Bruce R. Long, manpower specialist with the Employment Service, is manager of the Redmond office, assisted by Mrs. Beverly Routen as secretary.
Long, who has been working in the Bend office for 18 months, previously was in the insurance business. The native of the Rogue River Valley came to Central Oregon two years ago. His wife, Bettie, is secretary to the Deschutes County Commission. They have five children, Bill, Linda, Pamela, Christina and Victoria.
25 years ago
March 27, 1996 — Storyteller inspires students
No one at Evergreen Elementary School is surprised to see students walking to bus lines with their noses stuffed in a book. Nor are they surprised at students who read aloud in their best imitation of an Eastern Oregon cowboy’s drawl.
Author Rick Steber affects his audience that way.
Steber has written more than a dozen books on Oregon history, including “Campfire Stories” and “Roundup.”
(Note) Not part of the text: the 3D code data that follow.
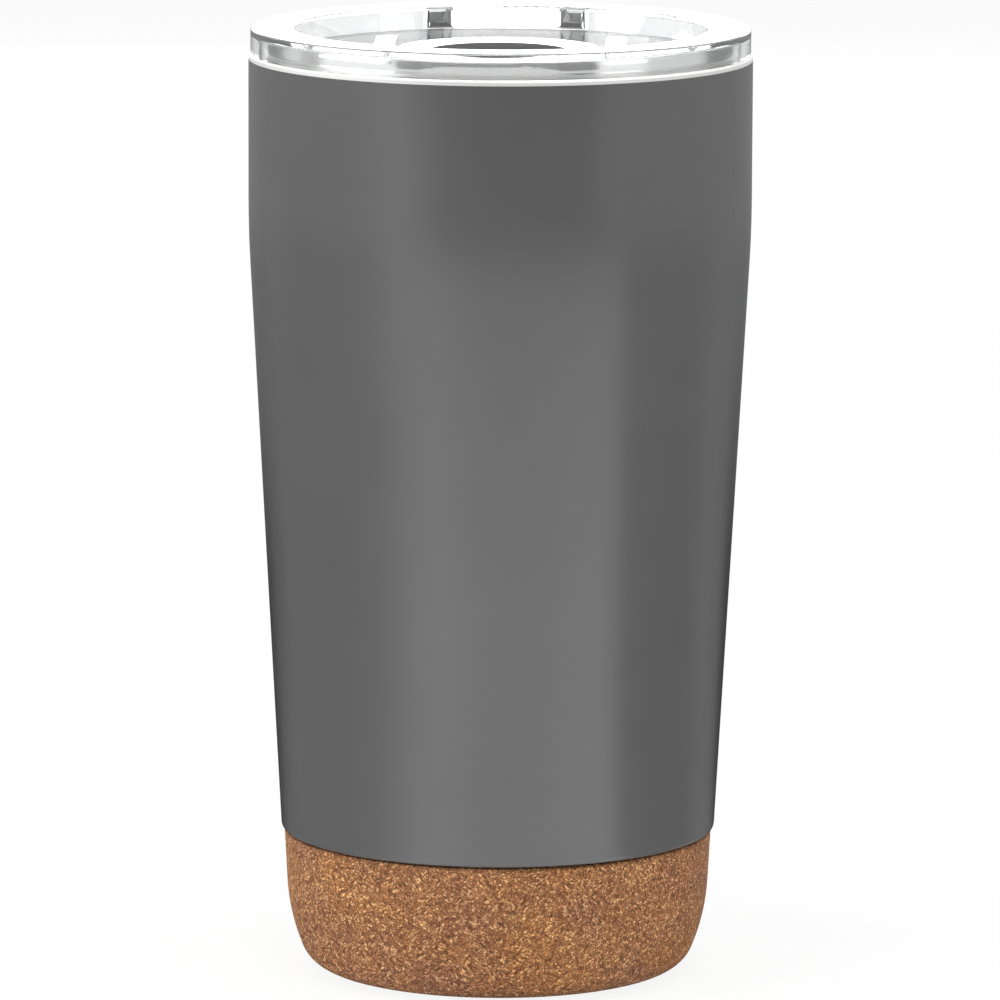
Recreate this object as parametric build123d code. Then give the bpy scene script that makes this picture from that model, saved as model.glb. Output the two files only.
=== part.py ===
from build123d import *
import math
import os

# Double-walled steel tumbler with a cork base and a clear press-on lid with a sliding closure.
# All sizes are millimetres. Z is up, the cork stands on Z = 0, and the drinking side faces -Y.

# Body
body_radius = 44.0  # outside of the straight upper part
body_top_z = 161.1  # top edge of the outer shell, under the bare lip
straight_height = 30.0  # shell top down to where the cylinder and cone lines cross
shoulder_blend = 200.0  # radius that eases the cylinder into the cone
taper_angle = 3.12  # degrees, half angle of the cone
shell_wall = 0.5
shell_curl = 1.2  # outside radius of the shell's bottom edge
neck_step = 4.6  # neck's outside inside the line of the shell's side
weld_z = 11.5  # seam between the neck and the bottom cap

# Inner liner with its lip and rim
vacuum_gap = 2.8  # between the two walls
liner_wall = 0.5
liner_floor_z = 20.0
liner_corner = 16.0  # inside radius round the liner's floor
lip_height = 0.95
lip_inset = 0.05  # lip's outside inside the shell's outside
lip_round = 0.4
rim_height = 2.9  # drinking rim over the lip
rim_wall = 0.45
rim_swell = 0.25  # how far the rim's side bulges at half its height
rim_round = 0.2

# Bottom cap
cap_corner = 6.0
cap_ring = 7.6  # width of the ring that the cap rests on, with its corner
dish_height = 1.5
dish_slope = 2.0
dimple_radius = 5.0
dimple_depth = 1.0
dimple_slope = 1.0
vent_radius = 0.8  # evacuation hole in the dimple
cap_bend = 0.9
bead_radius = 3.2
bead_height = 0.7
bead_round = 0.4

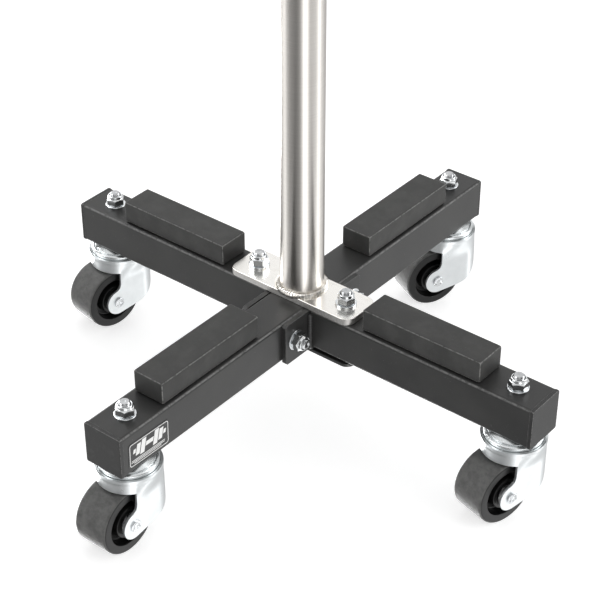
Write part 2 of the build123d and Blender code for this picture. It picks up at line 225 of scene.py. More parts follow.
def bond_black():
    finish = Finish("bond", specular_ior_level=0.2)
    grain = finish.cloud(1.2 * MM, 3)
    finish.feed(
        base_color=finish.blend(grain, grey(0.008), grey(0.016)),
        roughness=0.75 + 0.15 * grain,
    )
    return finish


def post_steel():
    """Stainless tube, ground round and round: fine rings, a little uneven, with a warm cast."""
    finish = Finish("post_steel", metallic=1.0, anisotropic=0.85, anisotropic_rotation=0.25)
    rings = finish.cloud(0.8 * MM, 4, (60, 60, 0.5), 0.7)
    drift = finish.cloud(70 * MM, 3, (1, 1, 2.5))
    steel = finish.blend(rings.above(0.3, 0.7), (0.78, 0.75, 0.71), (0.86, 0.83, 0.79))
    finish.feed(
        base_color=finish.blend(drift.above(0.45, 0.8) * 0.5, steel, (0.72, 0.68, 0.63)),
        roughness=0.24 + 0.06 * rings + 0.05 * drift,
    )
    finish.relief(rings, 0.008 * MM, 0.4)
    return finish


def plate_steel():
    """Polished stainless plate: bright and warm, with hairlines and soft smears."""
    finish = Finish("plate_steel", metallic=1.0)
    hairs = finish.cloud(0.5 * MM, 3, (40, 1, 1), 0.7)
    smear = finish.cloud(16 * MM, 4, rough=0.6)
    steel = finish.blend(hairs.above(0.3, 0.7), (0.92, 0.90, 0.86), (0.99, 0.975, 0.94))
    finish.feed(
        base_color=finish.blend(smear.above(0.55, 0.85) * 0.35, steel, (0.76, 0.72, 0.66)),
        roughness=0.14 + 0.12 * smear + 0.06 * hairs,
    )
    finish.relief(0.5 * hairs + smear, 0.03 * MM, 0.35)
    return finish


def cut_edge():
    """The plate's cut side: frosted, with fine upright drag lines."""
    finish = Finish("plate_steel", metallic=1.0)
    drag = finish.cloud(0.35 * MM, 3, (1, 1, 14), 0.7)
    finish.feed(
        base_color=finish.blend(drag.above(0.3, 0.7), (0.62, 0.60, 0.57), (0.86, 0.85, 0.83)),
        roughness=0.42 + 0.2 * drag,
    )
    finish.relief(drag, 0.06 * MM, 0.7)
    return finish


def weld_steel():
    """A bare weld bead: bright crests with straw and grey heat tint between them."""
    finish = Finish("post_bead", metallic=1.0)
    tint = finish.cloud(5 * MM, 4, rough=0.6)
    grain = finish.cloud(0.5 * MM, 4)
    steel = finish.blend(tint.above(0.4, 0.75), (0.88, 0.86, 0.82), (0.62, 0.56, 0.48))
    finish.feed(
        base_color=finish.blend(grain.above(0.5, 0.75) * 0.5, steel, (0.42, 0.41, 0.40)),
        roughness=0.2 + 0.22 * grain,
    )
    finish.relief(grain, 0.08 * MM, 0.5)
    return finish


def zinc(slot, bright, dull, gloss, metallic=1.0):
    """Bright zinc plate: bluish, finely crystalline, with cloudy passivation."""
    finish = Finish(slot, metallic=metallic)
    crystal = finish.cloud(0.6 * MM, 3)
    haze = finish.cloud(14 * MM, 3, rough=0.5)
    plate = finish.blend(haze.above(0.3, 0.75), bright, dull)
    pit = finish.cloud(1.3 * MM, 2).above(0.7, 0.78)
    finish.feed(
        base_color=finish.blend(pit * 0.3, plate, (0.40, 0.41, 0.42)),
        roughness=gloss + 0.1 * haze + 0.06 * crystal,
    )
    finish.relief(crystal, 0.008 * MM, 0.3)
    return finish


def wheel_polymer():
    """Black polyamide wheel: glossy moulded sides and a duller tread, painted lighter grey than the sides as a
    painted highlight and mottled with scuffs.
    """
    finish = Finish("wheel_polymer", specular_ior_level=0.38)
    grain = finish.cloud(0.7 * MM, 3)
    scuff = finish.cloud(9 * MM, 5, rough=0.65)
    tread = finish.node("ShaderNodeAttribute", {"attribute_name": "tread"}, {}, 2)
    side = finish.blend(scuff.above(0.4, 0.75), grey(0.006), grey(0.011))
    # The tread's lighter grey is a painted highlight. The scuff mottling in it is the wheel's own.
    tread_sheen_and_scuff = finish.blend(scuff.above(0.3, 0.7), (0.080, 0.080, 0.078), (0.135, 0.135, 0.132))
    finish.feed(
        base_color=finish.node("ShaderNodeMix", {"data_type": "RGBA"}, {0: tread, 6: side, 7: tread_sheen_and_scuff}, 2),
        roughness=0.26 + 0.12 * scuff + 0.2 * tread,
    )
    finish.relief(0.5 * grain + scuff, 0.03 * MM, 0.4)
    return finish


def nylon():
    finish = Finish("nylon", specular_ior_level=0.5)
    grain = finish.cloud(0.8 * MM, 2)
    finish.feed(
        base_color=finish.blend(grain, (0.035, 0.04, 0.048), (0.06, 0.066, 0.078)),
        roughness=0.38 + 0.15 * grain,
    )
    return finish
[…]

On Friday, he visited Evergreen to share his views on what it’s like to be a writer and the wisdom of the 5,000 old-timers he’s interviewed.
For instance, he said, the Oregon trail wasn’t really a trail at all for most of the route. It was just a vague direction of giant landmarks like Chimney Rock to guide travelers along their way.
He knows that fact for sure because he put on a backpack himself and hiked 500 miles on the Oregon Trail to verify it.
That personal experience was part of what won over fans like 11-year-old Aleah Glidewell.
“I liked it most when he talked about going on the Oregon Trail,” she said. “My favorite part was when he told about seeing the grave of an 8-year-old girl and how it made him cry and made him really realize what the trail was about.”
Matt Fladwood, 10, said he learned “stuff on the Big Blue River — a topic I’m studying.”
And Matt was relieved to know it took Steber more than 10 years to write one of his books. Matt has 50 pages of his own book written and isn’t sure yet how close he is to being done.
In addition to talking to classes, Steber autographed books for Evergreen students.
For Matt, that was “pretty neat,” he said. “I’ve had baseball cards signed before, but this was my first book.”